Además aumenta el número de los que rechazan absolutamente tener una relación estable, es decir cualquier vínculo, no solo religioso, sino también civil.

Es necesario no subestimar, frente a este panorama, la influencia del contexto social y cultural, la falta de una adecuada preparación al matrimonio, la responsabilidad de uno o ambos cónyuges en la disgregación de la familia, o la dureza del corazón, de la que habla el Evangelio (Mt 19,8), que puede expresarse en actitudes de egoísmo, en la búsqueda de una libertad sin límite de ningún tipo, en la liberación de los deberes conyugales y familiares, en el rechazo a comprender y perdonar.

Además, la pérdida de las referencias de Dios vuelve más fácil justificar las situaciones matrimoniales irregulares.

El hombre y la mujer que se casan en el Señor están llamados a vivir su amor con un título nuevo, con esas características de unidad e indisolubilidad con las que está marcado el pacto conyugal.

El matrimonio, de hecho, une a los esposos para toda la vida con un vínculo que el sacramento vuelve sagrado y no depende del arbitrio de los hombres (cf. Gaudium et Spes, 48).

La lectora plantea una pregunta sobre el intento de aquellos que intentan dar una nueva salida afectiva a su vida después de la desintegración de su núcleo conyugal y familiar.

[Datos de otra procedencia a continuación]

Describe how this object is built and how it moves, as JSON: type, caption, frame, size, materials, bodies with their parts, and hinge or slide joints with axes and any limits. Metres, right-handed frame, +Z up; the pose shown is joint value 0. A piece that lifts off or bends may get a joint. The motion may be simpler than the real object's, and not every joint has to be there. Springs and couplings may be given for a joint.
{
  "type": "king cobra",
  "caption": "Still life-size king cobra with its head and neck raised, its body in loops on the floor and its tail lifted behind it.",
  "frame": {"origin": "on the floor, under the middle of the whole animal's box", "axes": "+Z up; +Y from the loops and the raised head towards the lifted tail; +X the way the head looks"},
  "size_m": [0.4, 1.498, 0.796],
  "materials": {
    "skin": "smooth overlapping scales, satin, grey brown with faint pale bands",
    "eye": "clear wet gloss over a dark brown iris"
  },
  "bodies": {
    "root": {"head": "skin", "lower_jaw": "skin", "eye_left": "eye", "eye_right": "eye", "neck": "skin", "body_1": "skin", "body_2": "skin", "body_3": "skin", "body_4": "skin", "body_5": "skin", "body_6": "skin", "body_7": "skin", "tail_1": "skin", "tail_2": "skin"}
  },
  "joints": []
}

De hecho, a los ojos de la mayoría, parece inhumano limitar el derecho de una persona a crear una nueva familia y vida emocional, especialmente después de haber sufrido un divorcio sin su culpa.

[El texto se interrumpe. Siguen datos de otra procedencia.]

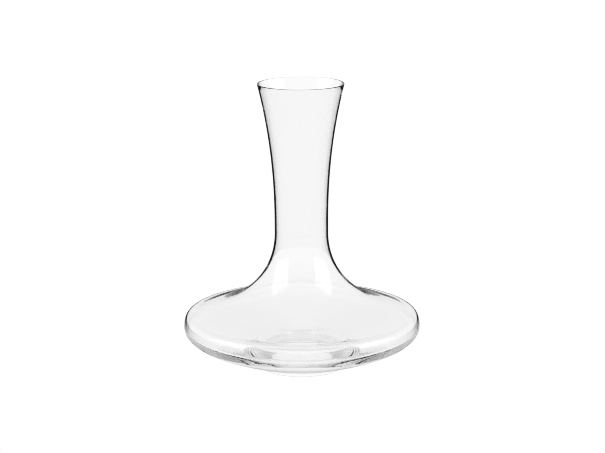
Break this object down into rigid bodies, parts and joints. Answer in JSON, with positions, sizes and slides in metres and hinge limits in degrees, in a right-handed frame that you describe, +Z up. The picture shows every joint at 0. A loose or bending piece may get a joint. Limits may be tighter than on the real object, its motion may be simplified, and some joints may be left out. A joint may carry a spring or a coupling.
{
  "type": "wine decanter",
  "caption": "Clear glass wine decanter with a wide flat bowl, a waisted neck flaring to an open rim, and a low foot with a deep, level-topped punt.",
  "frame": {"origin": "centre of the level ring that the foot stands on", "axes": "+Z up along the axis of revolution, towards the rim; X and Y are interchangeable"},
  "size_m": [0.22, 0.22, 0.2665],
  "materials": {
    "clear_glass": "clear, fire-polished"
  },
  "bodies": {
    "root": {"glass_vessel": "clear_glass"}
  },
  "joints": []
}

La influencia del contexto social y cultural puede crear algunas graves dificultades alrededor del Evangelio y  de la indisolubilidad del matrimonio.

Otra cosa distinta es que el matrimonio no sea válido. Por eso, antes hay que someter ese matrimonio al discernimiento de la Iglesia, iniciando una causa de nulidad, si se considera que hay indicios.

Si después de ese proceso, la Iglesia llega a la conclusión de que ese primer matrimonio es válido ante Dios y ante los hombres, significa que ese vínculo matrimonial es un signo e instrumento de salvación que Dios regala.

Las instancias sociales y culturales, como también los efectos de la secularización, no pueden disminuir el valor social y eclesial esencial del matrimonio hasta el punto de entregarlo al arbitrio individual.

Ese valor no depende de la necesidad de aquellos que, en situaciones de vida tristemente marcadas por el fracaso de su unión, buscan caminos alternativos al sacramento del matrimonio que vuelve visible la unión indisoluble entre Cristo y la Iglesia.

El proceso de secularización ha llevado a muchos a rechazar la dimensión trascendente de la existencia hasta profundizar la fractura entre el amor del hombre y el amor de Dios, a rechazar a la Iglesia y los sacramentos como lugares en que se hace históricamente presente la revelación de Dios.

De esta manera, a la pérdida del sentido religioso del matrimonio se añade también la de su valor cristiano y eclesial.

La Iglesia, llamada a continuar con la misión de salvación del Señor, no puede apartarse de su enseñanza. Sin ningún compromiso siempre ha propuesto la verdad mostrándose acogedora y misericordiosa también hacia los pecadores: “No he venido a llamar a los justos, sino a los pecadores” (Mt 9,12-13).

La Iglesia no puede desviarse de la actitud de Cristo al reunir la claridad de los principios y la comprensión de la debilidad humana, siempre que sea en vista del arrepentimiento.

Los católicos están llamados a mostrar estima y solidaridad a quien, padeciendo el divorcio, mantiene la fidelidad conyugal y se compromete en la educación de los hijos y el cumplimento de las responsabilidades de la vida cristiana.

Quien se ha quedado a la fuerza solo y no busca un nuevo matrimonio civil se vuelve testigo del amor fiel de Dios que ha recibido como don por la gracia del sacramento del matrimonio y con el testimonio de su vida puede ayudar a aquellos que comparten la misma fe a no fallar en la inviolabilidad del vínculo conyugal.